(Exercise): The data must be written out once more, precisely as given.

(Data lines):
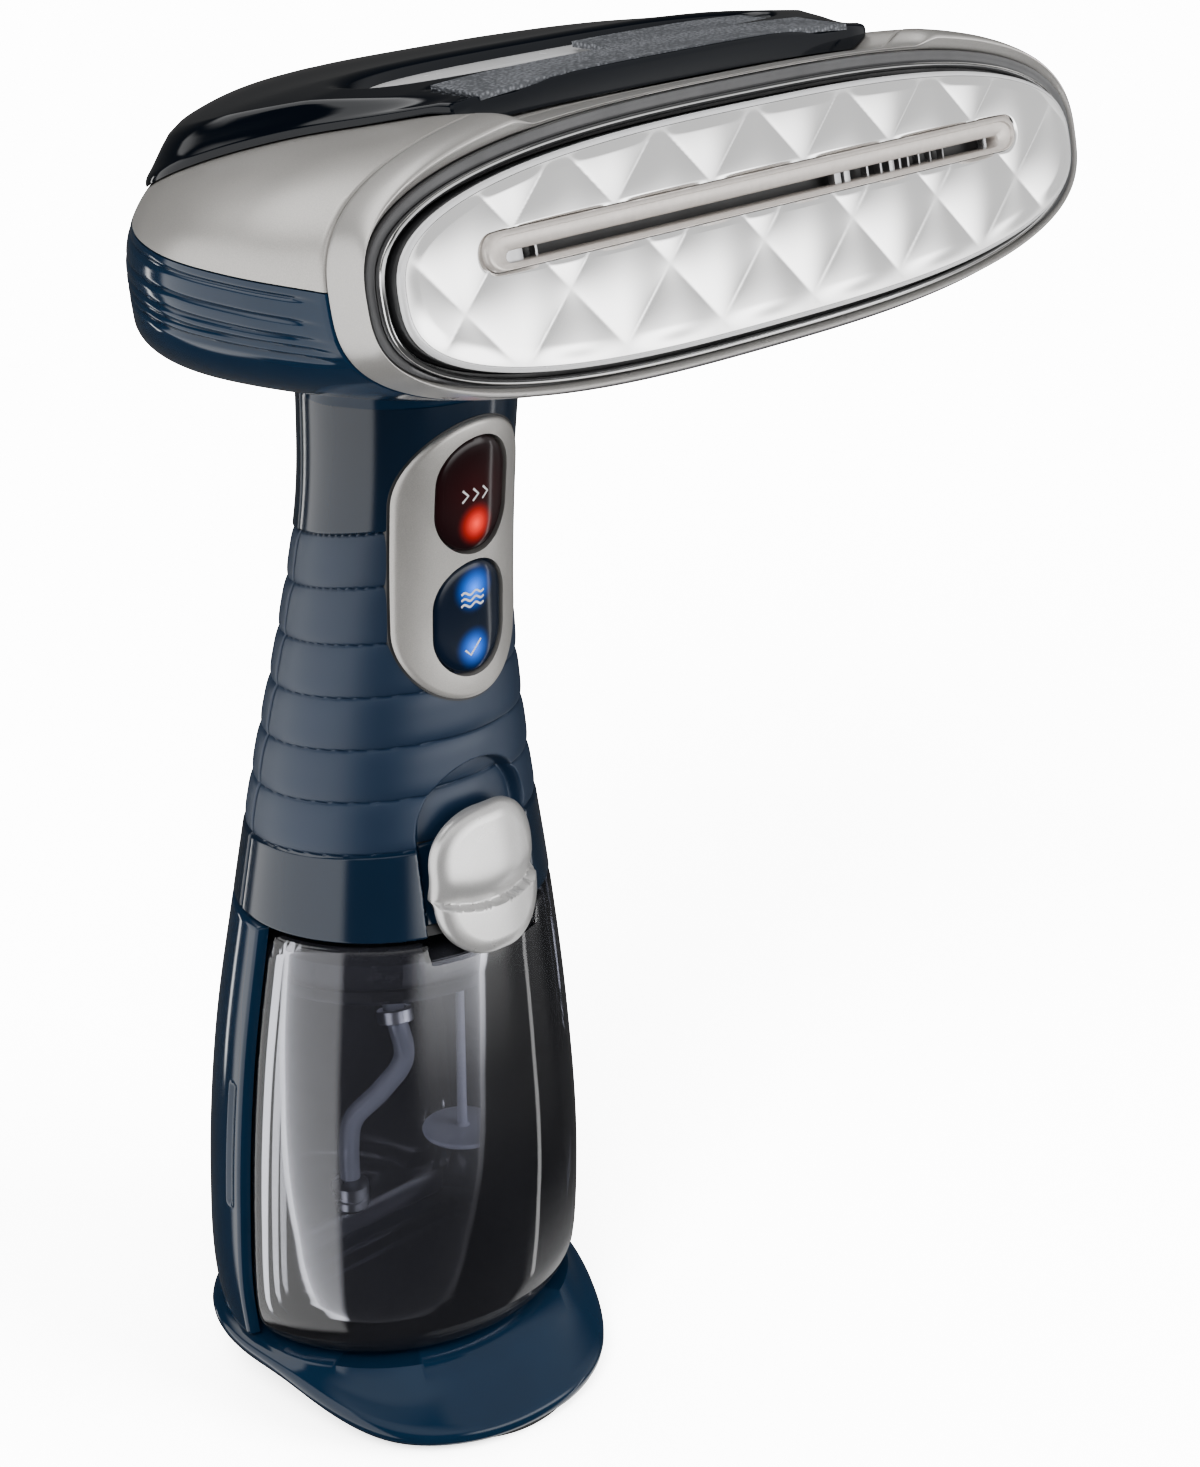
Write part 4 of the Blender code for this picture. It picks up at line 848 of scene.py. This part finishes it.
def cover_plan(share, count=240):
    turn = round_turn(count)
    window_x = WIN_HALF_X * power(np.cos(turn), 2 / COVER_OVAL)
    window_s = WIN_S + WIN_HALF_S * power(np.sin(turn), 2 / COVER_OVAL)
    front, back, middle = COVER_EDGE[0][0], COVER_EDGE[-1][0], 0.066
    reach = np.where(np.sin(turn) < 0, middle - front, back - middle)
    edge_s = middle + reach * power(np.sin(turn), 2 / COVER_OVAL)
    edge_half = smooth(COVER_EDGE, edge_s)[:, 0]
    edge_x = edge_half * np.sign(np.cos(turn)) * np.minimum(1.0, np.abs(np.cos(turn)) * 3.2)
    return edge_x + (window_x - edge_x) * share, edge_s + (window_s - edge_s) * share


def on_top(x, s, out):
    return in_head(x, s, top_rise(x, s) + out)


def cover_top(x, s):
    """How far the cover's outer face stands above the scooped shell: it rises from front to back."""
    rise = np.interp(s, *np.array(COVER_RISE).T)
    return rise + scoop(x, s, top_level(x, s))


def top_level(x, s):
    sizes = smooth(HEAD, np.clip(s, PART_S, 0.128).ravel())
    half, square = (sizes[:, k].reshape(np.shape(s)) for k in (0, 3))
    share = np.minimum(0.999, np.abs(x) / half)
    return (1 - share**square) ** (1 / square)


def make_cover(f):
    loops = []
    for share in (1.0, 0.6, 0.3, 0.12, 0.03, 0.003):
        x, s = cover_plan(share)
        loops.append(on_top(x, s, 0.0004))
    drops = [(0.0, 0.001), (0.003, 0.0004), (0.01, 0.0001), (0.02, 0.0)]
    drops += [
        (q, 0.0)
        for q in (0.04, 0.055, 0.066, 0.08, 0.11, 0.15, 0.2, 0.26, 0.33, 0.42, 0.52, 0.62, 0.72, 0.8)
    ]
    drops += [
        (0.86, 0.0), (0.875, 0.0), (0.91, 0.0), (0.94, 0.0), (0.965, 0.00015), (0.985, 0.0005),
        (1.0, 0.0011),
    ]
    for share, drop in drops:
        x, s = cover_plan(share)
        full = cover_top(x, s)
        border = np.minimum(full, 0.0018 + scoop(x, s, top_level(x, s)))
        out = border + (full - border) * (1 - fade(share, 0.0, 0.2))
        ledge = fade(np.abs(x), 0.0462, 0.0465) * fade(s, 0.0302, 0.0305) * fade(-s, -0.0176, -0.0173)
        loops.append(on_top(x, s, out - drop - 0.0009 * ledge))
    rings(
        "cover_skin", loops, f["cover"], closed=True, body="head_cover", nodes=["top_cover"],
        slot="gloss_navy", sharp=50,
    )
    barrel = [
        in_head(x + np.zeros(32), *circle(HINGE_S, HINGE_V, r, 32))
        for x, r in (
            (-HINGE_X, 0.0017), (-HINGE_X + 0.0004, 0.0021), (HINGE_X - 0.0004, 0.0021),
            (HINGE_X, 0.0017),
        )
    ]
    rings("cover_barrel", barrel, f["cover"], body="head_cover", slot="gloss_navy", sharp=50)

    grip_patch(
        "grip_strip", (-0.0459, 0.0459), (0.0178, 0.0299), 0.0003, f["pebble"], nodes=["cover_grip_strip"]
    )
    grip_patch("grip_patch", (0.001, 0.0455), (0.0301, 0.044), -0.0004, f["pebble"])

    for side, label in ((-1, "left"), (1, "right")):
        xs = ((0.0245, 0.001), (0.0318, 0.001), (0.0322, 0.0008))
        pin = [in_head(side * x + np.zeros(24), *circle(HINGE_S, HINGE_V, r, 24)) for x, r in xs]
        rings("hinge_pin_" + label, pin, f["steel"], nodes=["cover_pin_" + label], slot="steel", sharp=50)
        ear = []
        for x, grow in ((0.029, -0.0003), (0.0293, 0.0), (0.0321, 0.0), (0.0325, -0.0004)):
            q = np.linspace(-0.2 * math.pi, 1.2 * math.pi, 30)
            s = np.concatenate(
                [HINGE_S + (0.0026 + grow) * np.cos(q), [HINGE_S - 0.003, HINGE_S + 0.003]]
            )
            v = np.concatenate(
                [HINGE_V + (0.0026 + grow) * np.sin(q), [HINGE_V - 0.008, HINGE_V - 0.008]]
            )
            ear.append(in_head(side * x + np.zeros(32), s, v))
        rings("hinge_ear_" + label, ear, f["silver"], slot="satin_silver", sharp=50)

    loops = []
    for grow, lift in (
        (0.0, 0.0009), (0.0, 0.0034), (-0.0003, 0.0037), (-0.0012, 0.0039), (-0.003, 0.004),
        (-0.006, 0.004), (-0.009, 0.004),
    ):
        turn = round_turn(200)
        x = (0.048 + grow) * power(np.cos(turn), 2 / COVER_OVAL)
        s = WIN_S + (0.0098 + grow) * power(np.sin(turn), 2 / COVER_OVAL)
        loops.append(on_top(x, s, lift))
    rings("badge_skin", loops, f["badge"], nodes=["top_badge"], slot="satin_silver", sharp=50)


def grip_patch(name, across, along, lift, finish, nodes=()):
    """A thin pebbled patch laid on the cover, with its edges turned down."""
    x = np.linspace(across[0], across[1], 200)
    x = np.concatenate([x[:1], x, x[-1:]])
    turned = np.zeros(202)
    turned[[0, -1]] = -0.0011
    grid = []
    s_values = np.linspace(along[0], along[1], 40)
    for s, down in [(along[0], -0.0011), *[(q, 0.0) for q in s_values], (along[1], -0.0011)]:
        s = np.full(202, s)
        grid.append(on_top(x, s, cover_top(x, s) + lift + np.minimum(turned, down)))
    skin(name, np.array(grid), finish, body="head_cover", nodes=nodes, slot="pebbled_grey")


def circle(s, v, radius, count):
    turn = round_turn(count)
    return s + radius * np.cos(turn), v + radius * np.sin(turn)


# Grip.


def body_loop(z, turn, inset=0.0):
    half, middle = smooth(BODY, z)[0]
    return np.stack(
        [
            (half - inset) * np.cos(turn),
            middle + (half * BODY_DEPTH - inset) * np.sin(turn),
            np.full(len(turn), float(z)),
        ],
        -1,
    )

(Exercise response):
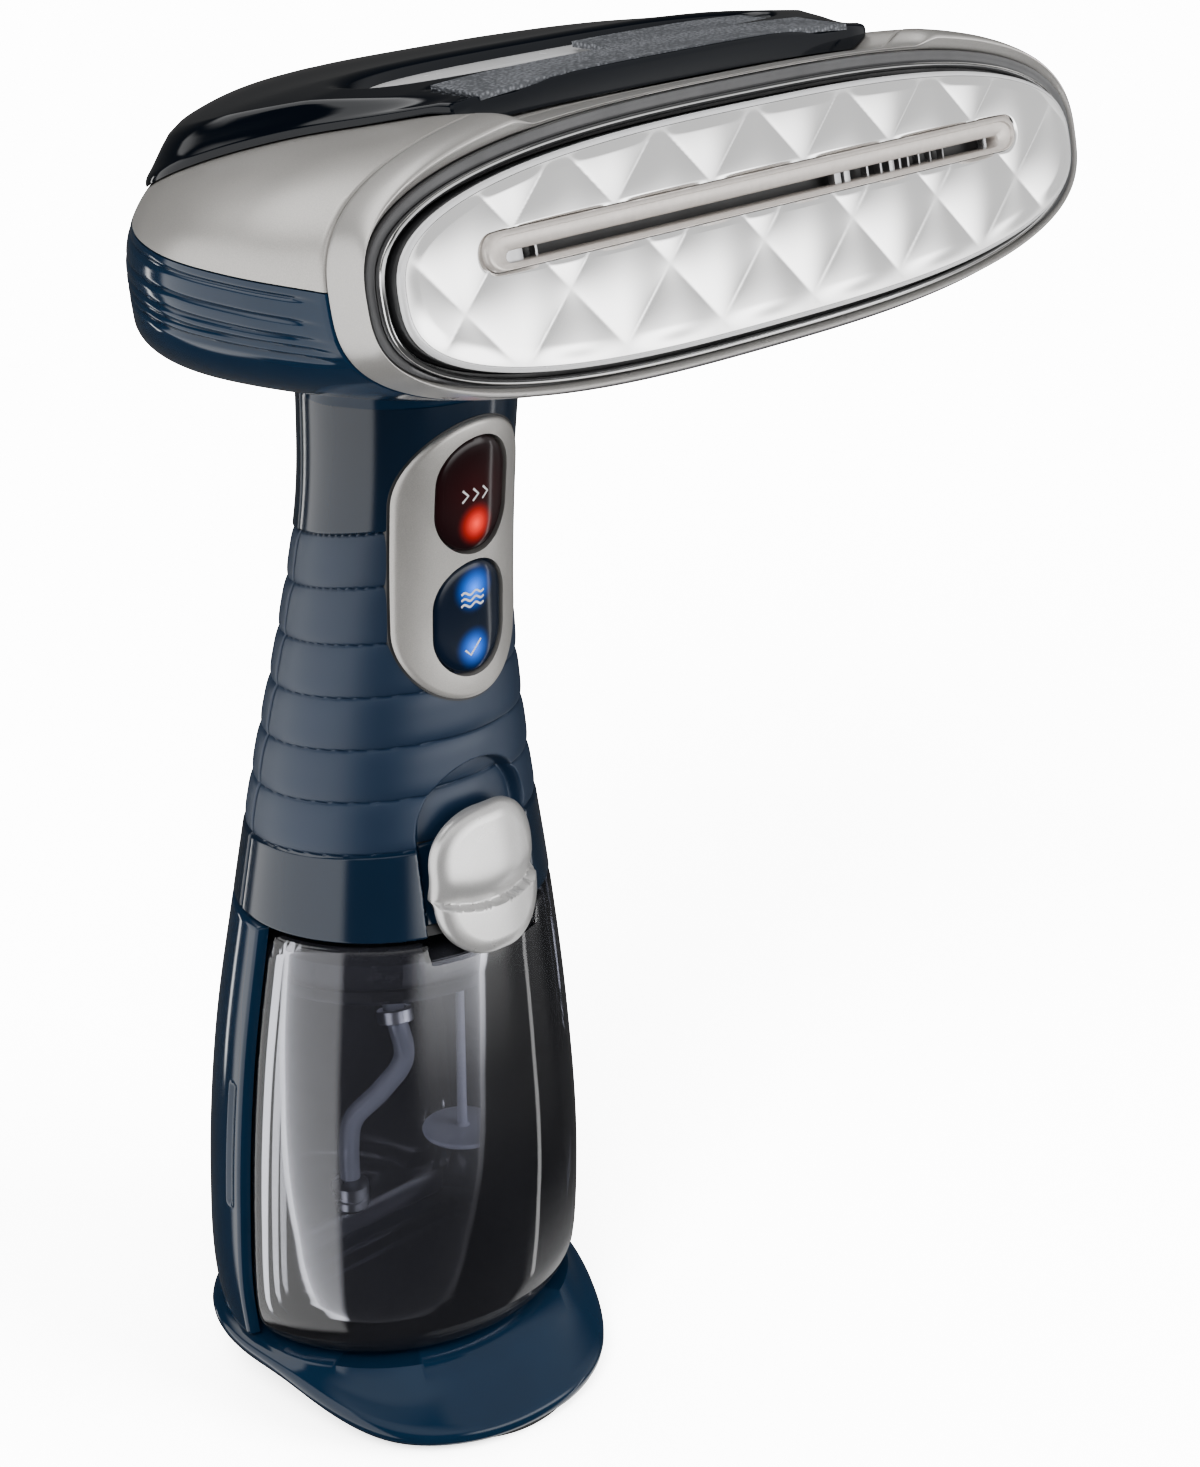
Write part 4 of the Blender code for this picture. It picks up at line 848 of scene.py. This part finishes it.
def cover_plan(share, count=240):
    turn = round_turn(count)
    window_x = WIN_HALF_X * power(np.cos(turn), 2 / COVER_OVAL)
    window_s = WIN_S + WIN_HALF_S * power(np.sin(turn), 2 / COVER_OVAL)
    front, back, middle = COVER_EDGE[0][0], COVER_EDGE[-1][0], 0.066
    reach = np.where(np.sin(turn) < 0, middle - front, back - middle)
    edge_s = middle + reach * power(np.sin(turn), 2 / COVER_OVAL)
    edge_half = smooth(COVER_EDGE, edge_s)[:, 0]
    edge_x = edge_half * np.sign(np.cos(turn)) * np.minimum(1.0, np.abs(np.cos(turn)) * 3.2)
    return edge_x + (window_x - edge_x) * share, edge_s + (window_s - edge_s) * share


def on_top(x, s, out):
    return in_head(x, s, top_rise(x, s) + out)


def cover_top(x, s):
    """How far the cover's outer face stands above the scooped shell: it rises from front to back."""
    rise = np.interp(s, *np.array(COVER_RISE).T)
    return rise + scoop(x, s, top_level(x, s))


def top_level(x, s):
    sizes = smooth(HEAD, np.clip(s, PART_S, 0.128).ravel())
    half, square = (sizes[:, k].reshape(np.shape(s)) for k in (0, 3))
    share = np.minimum(0.999, np.abs(x) / half)
    return (1 - share**square) ** (1 / square)


def make_cover(f):
    loops = []
    for share in (1.0, 0.6, 0.3, 0.12, 0.03, 0.003):
        x, s = cover_plan(share)
        loops.append(on_top(x, s, 0.0004))
    drops = [(0.0, 0.001), (0.003, 0.0004), (0.01, 0.0001), (0.02, 0.0)]
    drops += [
        (q, 0.0)
        for q in (0.04, 0.055, 0.066, 0.08, 0.11, 0.15, 0.2, 0.26, 0.33, 0.42, 0.52, 0.62, 0.72, 0.8)
    ]
    drops += [
        (0.86, 0.0), (0.875, 0.0), (0.91, 0.0), (0.94, 0.0), (0.965, 0.00015), (0.985, 0.0005),
        (1.0, 0.0011),
    ]
    for share, drop in drops:
        x, s = cover_plan(share)
        full = cover_top(x, s)
        border = np.minimum(full, 0.0018 + scoop(x, s, top_level(x, s)))
        out = border + (full - border) * (1 - fade(share, 0.0, 0.2))
        ledge = fade(np.abs(x), 0.0462, 0.0465) * fade(s, 0.0302, 0.0305) * fade(-s, -0.0176, -0.0173)
        loops.append(on_top(x, s, out - drop - 0.0009 * ledge))
    rings(
        "cover_skin", loops, f["cover"], closed=True, body="head_cover", nodes=["top_cover"],
        slot="gloss_navy", sharp=50,
    )
    barrel = [
        in_head(x + np.zeros(32), *circle(HINGE_S, HINGE_V, r, 32))
        for x, r in (
            (-HINGE_X, 0.0017), (-HINGE_X + 0.0004, 0.0021), (HINGE_X - 0.0004, 0.0021),
            (HINGE_X, 0.0017),
        )
    ]
    rings("cover_barrel", barrel, f["cover"], body="head_cover", slot="gloss_navy", sharp=50)

    grip_patch(
        "grip_strip", (-0.0459, 0.0459), (0.0178, 0.0299), 0.0003, f["pebble"], nodes=["cover_grip_strip"]
    )
    grip_patch("grip_patch", (0.001, 0.0455), (0.0301, 0.044), -0.0004, f["pebble"])

    for side, label in ((-1, "left"), (1, "right")):
        xs = ((0.0245, 0.001), (0.0318, 0.001), (0.0322, 0.0008))
        pin = [in_head(side * x + np.zeros(24), *circle(HINGE_S, HINGE_V, r, 24)) for x, r in xs]
        rings("hinge_pin_" + label, pin, f["steel"], nodes=["cover_pin_" + label], slot="steel", sharp=50)
        ear = []
        for x, grow in ((0.029, -0.0003), (0.0293, 0.0), (0.0321, 0.0), (0.0325, -0.0004)):
            q = np.linspace(-0.2 * math.pi, 1.2 * math.pi, 30)
            s = np.concatenate(
                [HINGE_S + (0.0026 + grow) * np.cos(q), [HINGE_S - 0.003, HINGE_S + 0.003]]
            )
            v = np.concatenate(
                [HINGE_V + (0.0026 + grow) * np.sin(q), [HINGE_V - 0.008, HINGE_V - 0.008]]
            )
            ear.append(in_head(side * x + np.zeros(32), s, v))
        rings("hinge_ear_" + label, ear, f["silver"], slot="satin_silver", sharp=50)

    loops = []
    for grow, lift in (
        (0.0, 0.0009), (0.0, 0.0034), (-0.0003, 0.0037), (-0.0012, 0.0039), (-0.003, 0.004),
        (-0.006, 0.004), (-0.009, 0.004),
    ):
        turn = round_turn(200)
        x = (0.048 + grow) * power(np.cos(turn), 2 / COVER_OVAL)
        s = WIN_S + (0.0098 + grow) * power(np.sin(turn), 2 / COVER_OVAL)
        loops.append(on_top(x, s, lift))
    rings("badge_skin", loops, f["badge"], nodes=["top_badge"], slot="satin_silver", sharp=50)


def grip_patch(name, across, along, lift, finish, nodes=()):
    """A thin pebbled patch laid on the cover, with its edges turned down."""
    x = np.linspace(across[0], across[1], 200)
    x = np.concatenate([x[:1], x, x[-1:]])
    turned = np.zeros(202)
    turned[[0, -1]] = -0.0011
    grid = []
    s_values = np.linspace(along[0], along[1], 40)
    for s, down in [(along[0], -0.0011), *[(q, 0.0) for q in s_values], (along[1], -0.0011)]:
        s = np.full(202, s)
        grid.append(on_top(x, s, cover_top(x, s) + lift + np.minimum(turned, down)))
    skin(name, np.array(grid), finish, body="head_cover", nodes=nodes, slot="pebbled_grey")


def circle(s, v, radius, count):
    turn = round_turn(count)
    return s + radius * np.cos(turn), v + radius * np.sin(turn)


# Grip.


def body_loop(z, turn, inset=0.0):
    half, middle = smooth(BODY, z)[0]
    return np.stack(
        [
            (half - inset) * np.cos(turn),
            middle + (half * BODY_DEPTH - inset) * np.sin(turn),
            np.full(len(turn), float(z)),
        ],
        -1,
    )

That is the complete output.